The basic message of Lamentations is that the end of sin is total and complete destruction, but there is hope for the repentant remnant because of the character of God who keeps His promises with His people. The comment in Romans 6.23 that the “wages of sin is death” is written to Christians. God’s people experience “death” when they move out from under the kingship of Jesus Christ.

The first lament has focused on the misery and desolation of a city that suffered the consequences of ignoring the prophets’ warnings that God punishes those who sin. It serves as a solemn reminder of the ultimate misery and sorrow of all who think they can escape God’s punishment. Lamentations 1, 457.

The verse serves as warning that no amount of ritual can avert God’s judgment or take the place of obedience and a broken and contrite heart. Lamentations 2.6-7, 461.

It seems to me, that, most often, God’s judgment consists of letting us experience the full consequences of our bad choices. The people of Judah wanted to live like the rest of the nations and move out from under the kingship and torah of God. God let them do that and experience living outside of God’s protection.

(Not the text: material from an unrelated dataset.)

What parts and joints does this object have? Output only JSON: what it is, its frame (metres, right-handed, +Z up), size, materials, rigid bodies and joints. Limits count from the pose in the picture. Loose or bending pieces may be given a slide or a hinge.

Often in life people do not realize the faithfulness of God until the “bottom has fallen out” of their lives. In Lam 3 the “faithfulness” of God is to be interpreted in light of his promise to destroy, which he has done, and his promise to restore, which he would do. Lamentations 3.22-24, 474.

The people had put their trust in the Davidic dynasty as well as in the temple and the prophets and priests, but they failed to put their trust in God, the only One who could have saved them. Lamentations, 483–484.

One of the major reasons for God’s judgment is to draw us back into the only adequate basis for trust – God himself. We tend to trust other things as the basis for our lives (money, power, etc) and so God lets us experience what those false objects of trust provide. As Jesus said, “those who live by the sword, die by the sword.”

For the poet serious questions arose, but the answer was that it was not God’s fault but rather was that of the people. Hope is present, but only when it is realized that hope rests in knowing who God is: God is love (3:22; 1 John 4:16). His compassions are new every day, and they reveal his faithfulness (3:23). While many may remain in a state of utter despair, hope is in acknowledging, in that despair, that God is “good to those whose hope is in him” and wait for the “salvation of the LORD” (3:25–26).  Lamentations 5, 488.

The truth is found only in relationship with God through Jesus Christ. This must be the basis for our hope. God doesn’t just want our mental assent or worship rituals, he wants to know us in relationship as our king and God. Hope only comes through knowing God and in his ultimate revelation of himself through Jesus.